Notes on Euclidean Spaces

Real euclidean spaces⌗

Real euclidean spaces have definitions of inner product and norm. Examples in \(\mathbb R^n\):

• The usual inner product
• The unit-radius circumference when considering an unusual inner product
• Cauchy-Schwarz inequality

Let \(V\) be a real vector space. A form or real function \[ \begin{aligned} \langle\cdot,\cdot\rangle\colon V\times V &\rightarrow \mathbb R \\ (x, y) &\mapsto \langle x,y\rangle \end{aligned}\ \] is said to be an inner product if, for all \(x, y, z \in V\) and all \(\alpha \in \mathbb R\),

1. \(\langle x,y \rangle = \langle y, x \rangle\)
2. \(\langle \alpha x, y\rangle = \alpha\langle x, y\rangle\)
3. \(\langle x+y, z\rangle = \langle x, z\rangle + \langle y, z\rangle\)
4. \(\langle x, x\rangle \geq 0 \wedge (\langle x, x\rangle = 0 \implies x = 0)\)

A real linear space \(V\) equipped with an inner product is called an (real) Euclidean Space.

Examples⌗

1. Usual inner product in \(\mathbb R^n\)
   • \(\mathbb R^2\) \[ \begin{aligned} \langle x, y\rangle &= \lVert x\rVert\lVert y\rVert \cos\theta \\ &= x_1 y_1 + x_2 y_2 \quad\text{in }\mathbb R^2 \end{aligned}\ \] where \(\theta\in[0, \pi]\) is the angle between the vectors \(x\) and \(y\). Note that the norm of the vector \(x\) satisfies \[ \lVert x\rVert^2 = \langle x, x\rangle \]
   • \(\mathbb R^n\) \[ \begin{aligned} \langle x, y\rangle &= x_1 y_1 + x_2 y_2 + \cdots + x_n y_n \\ \langle x, y\rangle &= y^Tx = x^Ty \end{aligned}\ \]
2. Another inner product in \(\mathbb R^2\)
   • Exercise.

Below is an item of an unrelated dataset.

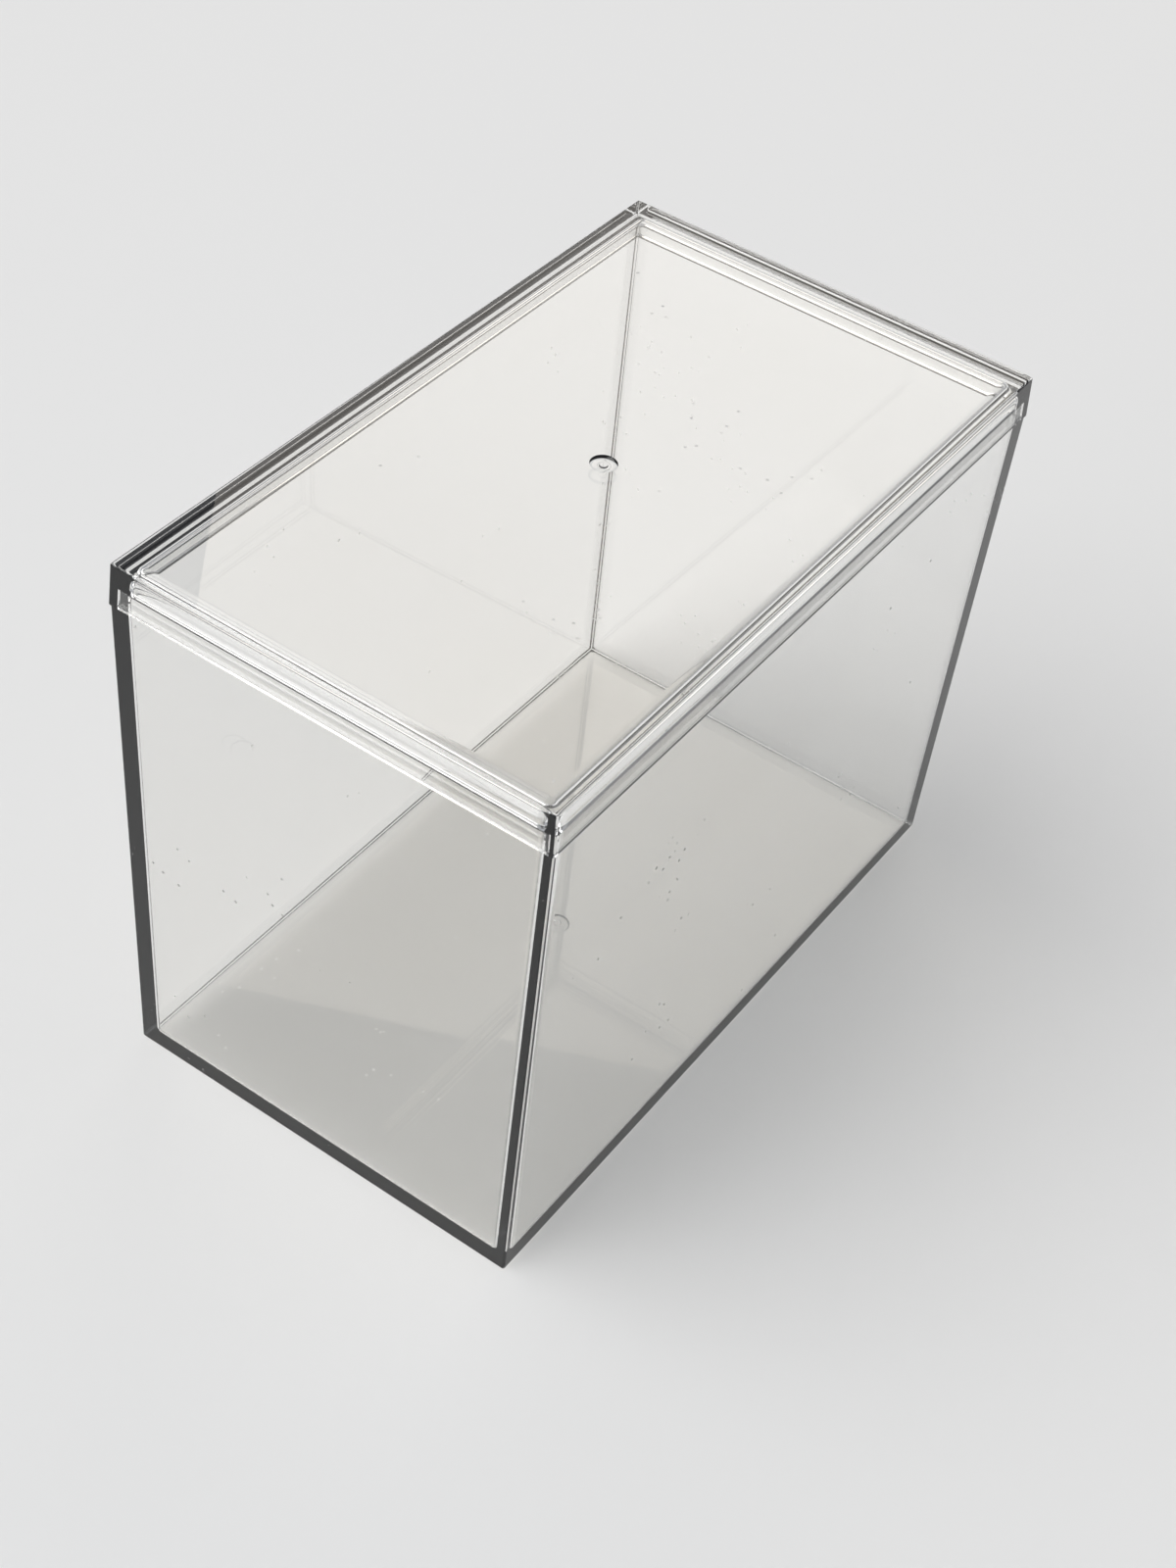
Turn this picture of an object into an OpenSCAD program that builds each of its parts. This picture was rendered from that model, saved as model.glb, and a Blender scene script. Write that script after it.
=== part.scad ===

Determine the circumference \(C\) of radius \(1\) and centered at \((0, 0)\) \[ C = {(x_1, x_2)\in\mathbb R^2\colon \lVert(x_1, x_2)\rVert = 1} \] considering
     • The usual inner product
     • The inner product \[\langle (x_1, x_2), (y_1, y_2) \rangle = \frac{1}{9} x_1y_1 + \frac{1}{4} x_2y_2 \]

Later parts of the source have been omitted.